Les livres journalistiques, qui ont impulsé cette problématisation et qui constituent l'objet de mes recherches en cours et à venir, condensent et diversifient les interrogations portant sur la discursivité du journalisme. Pour autant, je n'associe pas la prolifération des livres journalistiques à une revanche supposée des journalistes qui seraient obnubilés par l'annexion d'un territoire a priori réservé à d'autres qu'eux, plus aptes à remplir les conditions d'une auctorialité de prestige liée à la production d'une œuvre. La banalisation des livres journalistiques semble davantage liée à une revendication décomplexée d'un statut d'auteur journaliste, motivée par un enjeu professionnel qui consiste à intégrer le livre dans le périmètre des savoir faire du métier.
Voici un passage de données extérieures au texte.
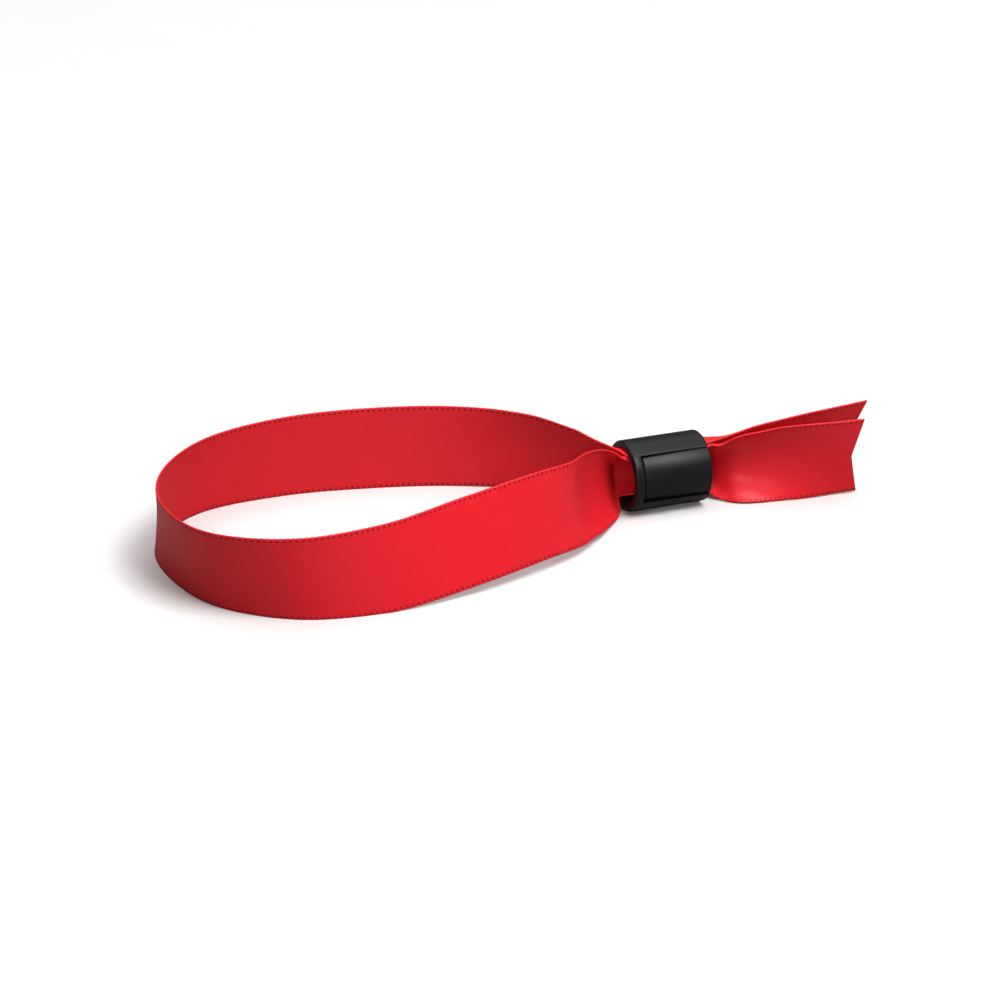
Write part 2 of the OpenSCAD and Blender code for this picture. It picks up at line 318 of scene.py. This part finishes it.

Aujourd'hui produit périssable conçu dans des stratégies d'édition, le livre fait l'objet d' une planification à court ou moyen terme et d'une diffusion soumise à la logique événementielle. Dans cette perspective, le livre ne déroge pas à l'ordre du discours journalistique et à sa dispersion, il recompose en revanche les modalités auctoriales du journalisme, entre auteur individué, auteur collectif et auteur générique.